Gal Gadot versione femminile di Ethan Hunt

Naturalmente, il mainframe del Cuore è conservato nel luogo meno accessibile possibile, un dirigibile zeppelin riempito di idrogeno chiamato Locker, che fluttua a 24.000 m di altezza sopra un punto sperduto dell’Africa. Seguono varie scene di lanci dal paracadute e di spericolatezze aeree, tra cui una spiacevole colluttazione in cima al Locker, che prende il posto del solito treno in corsa. Non c’è molto umorismo, ma l’utilità di un telefono fisso rotativo in una situazione difficile è simpatico riferimento analogico in un contesto così hi-tech.

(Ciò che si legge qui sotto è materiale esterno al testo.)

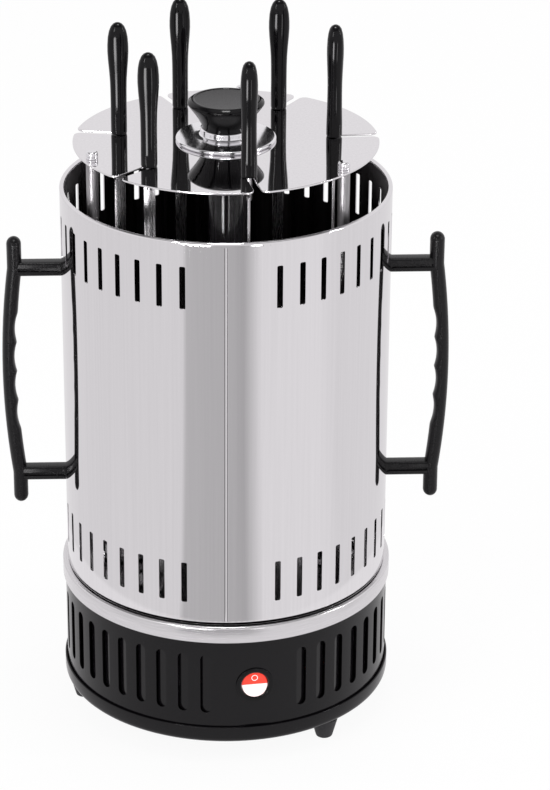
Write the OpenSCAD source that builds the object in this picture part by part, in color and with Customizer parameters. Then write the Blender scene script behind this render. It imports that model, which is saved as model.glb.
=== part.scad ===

Nei panni di una donna fatta con lo stesso stampino di Ethan Hunt, la Gadot è in ottima forma, spacca ossa con elegante atletismo ma allo stesso tempo rimane entro i confini della normale vulnerabilità umana. Il legame di Rachel con i suoi compagni dell’MI6 fornisce una certa consistenza emotiva, così come le vibrazioni da sorella maggiore con Keya, anche se è rinfrescante che si tratti di un film d’azione al femminile in cui la protagonista non è obbligata ad avere un interesse amoroso.

Dornan mostra sfumature più oscure sotto l’apparenza scanzonata del suo personaggio, il cui ruolo segna un completo capovolgimento rispetto al marito e padre devoto che interpretava in Belfast. Il carisma naturale di Gadot e Dornan sostiene il film, con Okonedo che conferisce un’autorevolezza senza fronzoli alla severa ma premurosa Nomade e il solido supporto di Bhatt, Schweighöfer, Ready e Lusi.

Girato da Harper, che ha lavorato a lungo con George Steel, tra l’altro in A proposito di Rose, The Aeronauts e Peaky Blinders, il film appare un po’ piatto e sgranato sul grande schermo, ma senza dubbio andrà benissimo per una visione casalinga.